Side Streets ~ Neighborhood people and issues

EYE-TO-EYE WITH MELTDOWN

November 23rd, 2008, 11:54 pm · 3 Comments · posted by

Tom DeKalb comes eye-to-eye with the nation’s economic meltdown every day as he delivers mail in the heart of the Old Colorado City shopping district along West Colorado Avenue.

Here is a view of the area from FlashEarth.com:

 DeKalb has been delivering mail in Colorado Springs since 1986 and what he sees as he makes his daily rounds to 300 businesses along the avenue is like nothing he’s ever seen before. Here is DeKalb as he made his rounds one day last week.

Unlike residential carriers who drive from mailbox to mailbox, DeKalb is not an anonymous as he goes door-to-door, handing shopkeepers their mail and picking up letters and packages for shipping.

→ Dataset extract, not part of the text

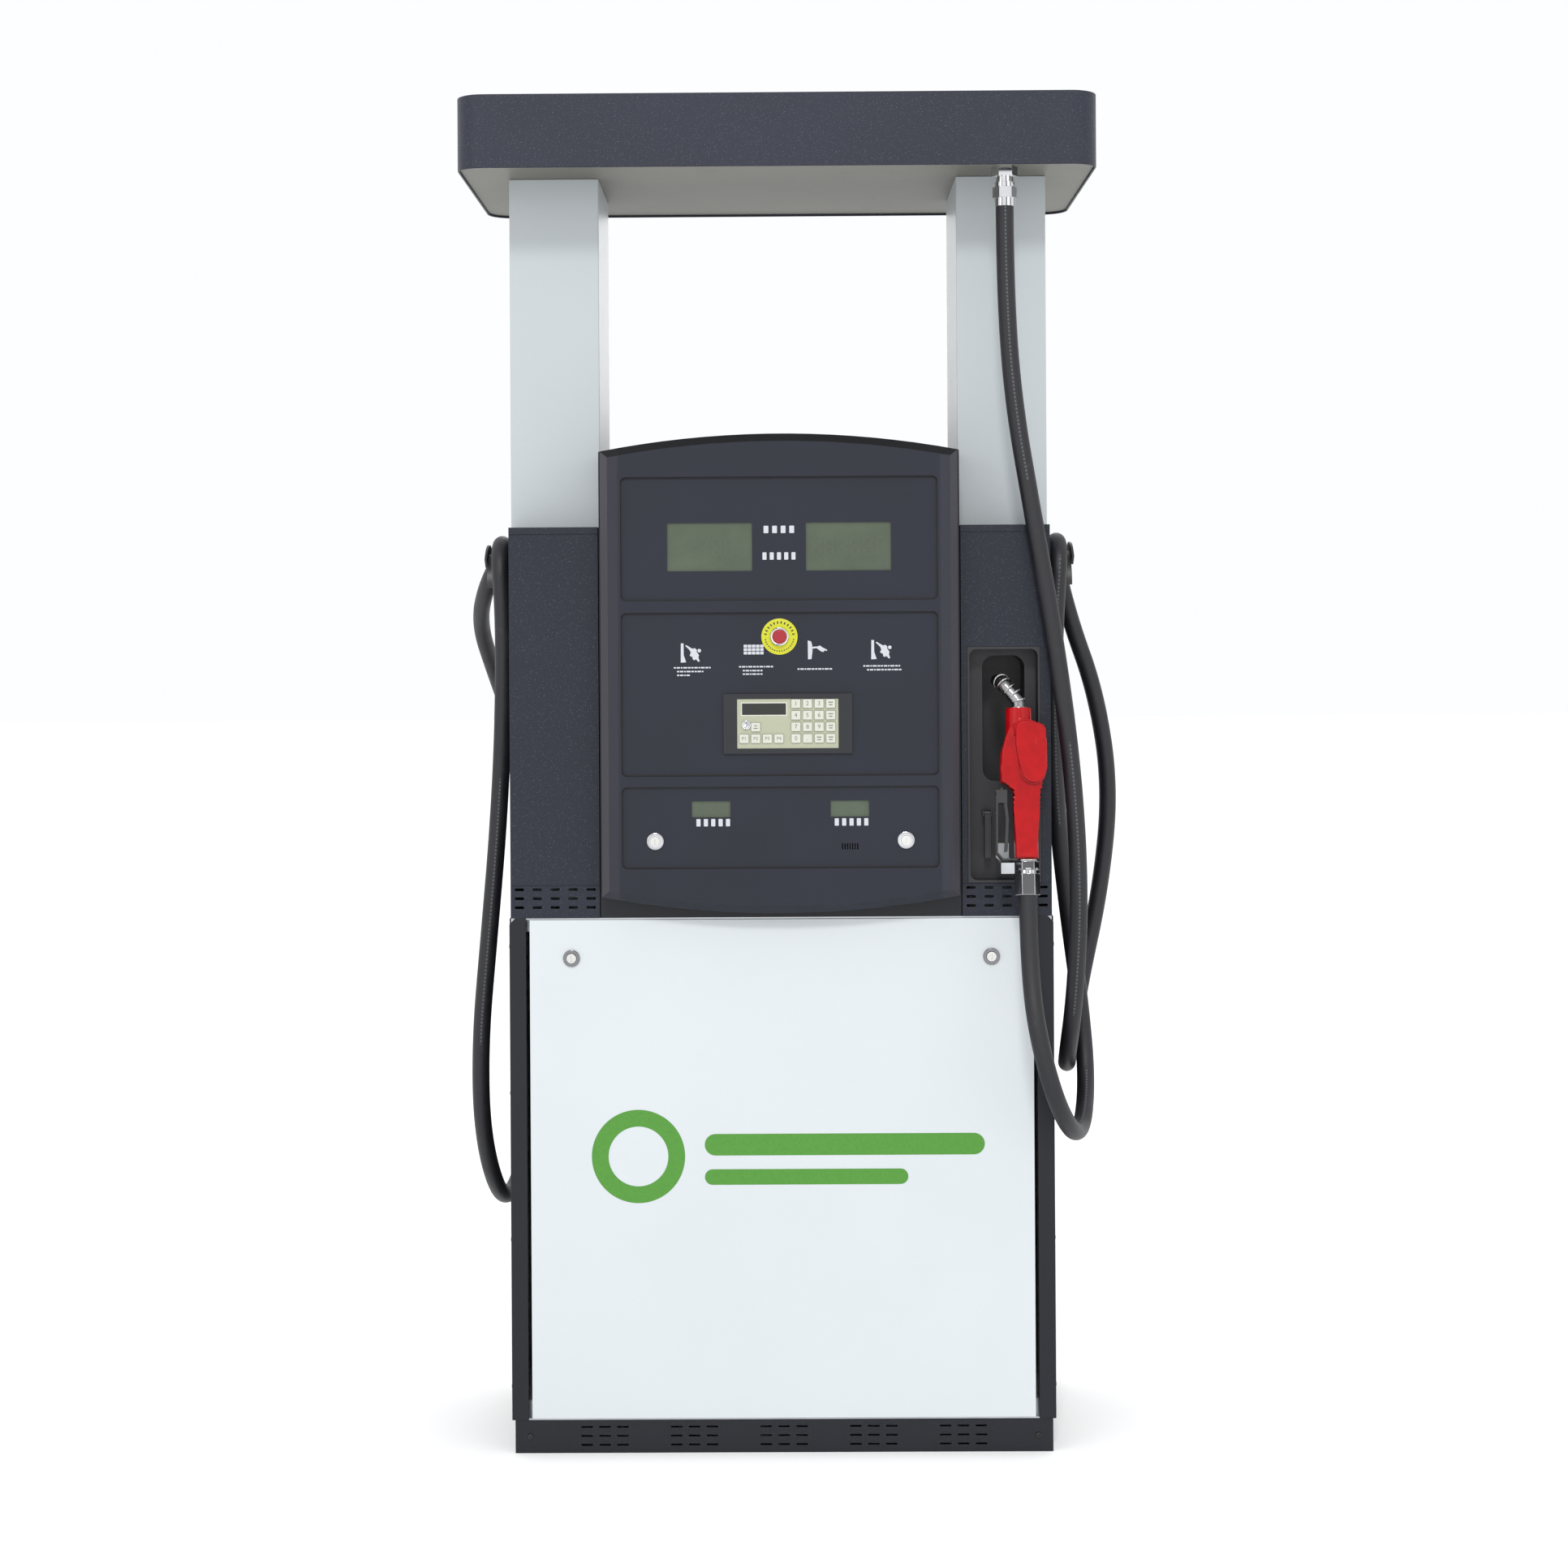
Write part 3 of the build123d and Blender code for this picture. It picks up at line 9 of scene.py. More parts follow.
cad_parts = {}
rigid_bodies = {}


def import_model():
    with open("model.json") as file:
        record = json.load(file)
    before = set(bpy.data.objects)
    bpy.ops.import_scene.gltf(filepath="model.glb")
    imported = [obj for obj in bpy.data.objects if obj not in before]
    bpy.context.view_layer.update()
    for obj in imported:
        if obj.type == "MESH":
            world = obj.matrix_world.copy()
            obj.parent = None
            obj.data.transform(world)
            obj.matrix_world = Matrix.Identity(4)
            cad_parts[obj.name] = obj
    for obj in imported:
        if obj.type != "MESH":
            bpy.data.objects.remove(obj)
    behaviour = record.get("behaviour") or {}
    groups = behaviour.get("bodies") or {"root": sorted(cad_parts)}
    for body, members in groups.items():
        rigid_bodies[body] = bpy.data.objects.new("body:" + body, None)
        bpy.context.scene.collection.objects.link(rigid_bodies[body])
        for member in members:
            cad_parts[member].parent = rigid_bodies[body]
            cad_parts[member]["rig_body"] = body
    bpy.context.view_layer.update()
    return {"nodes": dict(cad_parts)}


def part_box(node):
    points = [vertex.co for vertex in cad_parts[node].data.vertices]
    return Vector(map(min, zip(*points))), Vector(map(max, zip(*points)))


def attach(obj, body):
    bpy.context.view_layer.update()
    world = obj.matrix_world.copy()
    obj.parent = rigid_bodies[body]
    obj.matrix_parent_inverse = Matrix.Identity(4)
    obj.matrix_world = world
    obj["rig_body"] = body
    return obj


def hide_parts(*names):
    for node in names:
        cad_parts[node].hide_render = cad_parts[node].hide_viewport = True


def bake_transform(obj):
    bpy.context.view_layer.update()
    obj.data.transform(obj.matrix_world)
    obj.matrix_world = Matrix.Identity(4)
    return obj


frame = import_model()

bl_info = {
    "name": "Fuel Dispenser",
    "version": (1, 0, 0),
    "blender": (4, 5, 0),
    "location": "View3D > Sidebar > Dispenser",
    "description": "Builds the finished look of a two-sided fuel dispenser round its engineering frame",
    "category": "Object",
}

MM = 0.001
HALF_TURN = Matrix.Rotation(math.pi, 4, "Z")
SIDES = {"front": Matrix.Identity(4), "rear": HALF_TURN}


# ------------------------------------------------------------------ shader maths
class Value:
    """A number socket whose arithmetic adds Math nodes."""

    def __init__(self, finish, socket):
        self.finish, self.socket = finish, socket

    def _do(self, operation, first, second=None, clamp=False):
        inputs = {0: first} if second is None else {0: first, 1: second}
        settings = {"operation": operation, "use_clamp": clamp}
        return Value(self.finish, self.finish.node("ShaderNodeMath", settings, inputs).outputs[0])

    def __add__(self, other):
        return self._do("ADD", self, other)

    def __radd__(self, other):
        return self._do("ADD", other, self)

    def __sub__(self, other):
        return self._do("SUBTRACT", self, other)

    def __rsub__(self, other):
        return self._do("SUBTRACT", other, self)

    def __mul__(self, other):
        return self._do("MULTIPLY", self, other)

    def __rmul__(self, other):
        return self._do("MULTIPLY", other, self)

    def __lt__(self, other):
        return self._do("LESS_THAN", self, other)

    def __mod__(self, other):
        return self._do("FLOORED_MODULO", self, other)

    def __abs__(self):
        return self._do("ABSOLUTE", self)

    def step(self, low, high):
        """0 below low, 1 above high, smooth between them."""
        node = self.finish.node("ShaderNodeMapRange", {"interpolation_type": "SMOOTHSTEP"},
                                {"Value": self, "From Min": low, "From Max": high})
        return Value(self.finish, node.outputs[0])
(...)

In fact, DeKalb knows most of his customers by their first names. He has become a friend to many and, as a result, he hears the horror stories of the business owners who goes days at a time without making a sale. He sees the concern in their faces. He knows which shops are simply trying to hang on in hopes the Christmas shopping season will keep the afloat.

For those who don’t know the history of the neighborhood, I’ll try to summarize it, borrowing liberally from a 1997 Gazette story by Jane Turnis:

The neighborhood originally was its own town: Colorado City. It was founded in 1859 near Fountain Creek and served as a mining supply center for prospectors heading into the gold camps of South Park. Gen. William Jackson Palmer wouldn’t come along for another 10 years to begin building Colorado Springs to the east.

Colorado City suffered boom and bust cycles. For example, in 1862 it vyed to become the capital of the Colorado Territory. But by the time Palmer arrived in 1869, he described a mostly abandoned town, according to Marshall Sprague’s history, Newport in the Rockies.

Eventually, Colorado City even lost its name and became referred to as Old Town when it was annexed into Colorado Springs in 1917.

In the 1950s and ’60s, it nearly lost all hope, too. 

With the building of Interstate 25 to the east and the Highway 24 bypass to the south, cars sailed on past the isolated business district. Many of the old historic buildings were empty, and most were run down. Merchants couldn’t get affordable loans; local banks had red-lined the area.

The future looked bleak for Old Town – a seven-square-block area between 24th and 28th streets, most of it along West Colorado Avenue. By 1976, Old Town had only 30 businesses – a hardware store, a couple of bars, a gun shop, a restaurant and a laundry, to name a few. The area was 45 percent vacant.

Today, it is a thriving business and shopping district. One of the most successful collaborations of public and private interests in Colorado Springs’ history revitalized the depressed area and put many people in business.

Business leaders united and created a self-taxing commercial district to create free parking lots and maintain special improvements. Using a creative funding program, they helped businesses open, obtained park funds and traffic lights and made the area a national historic district.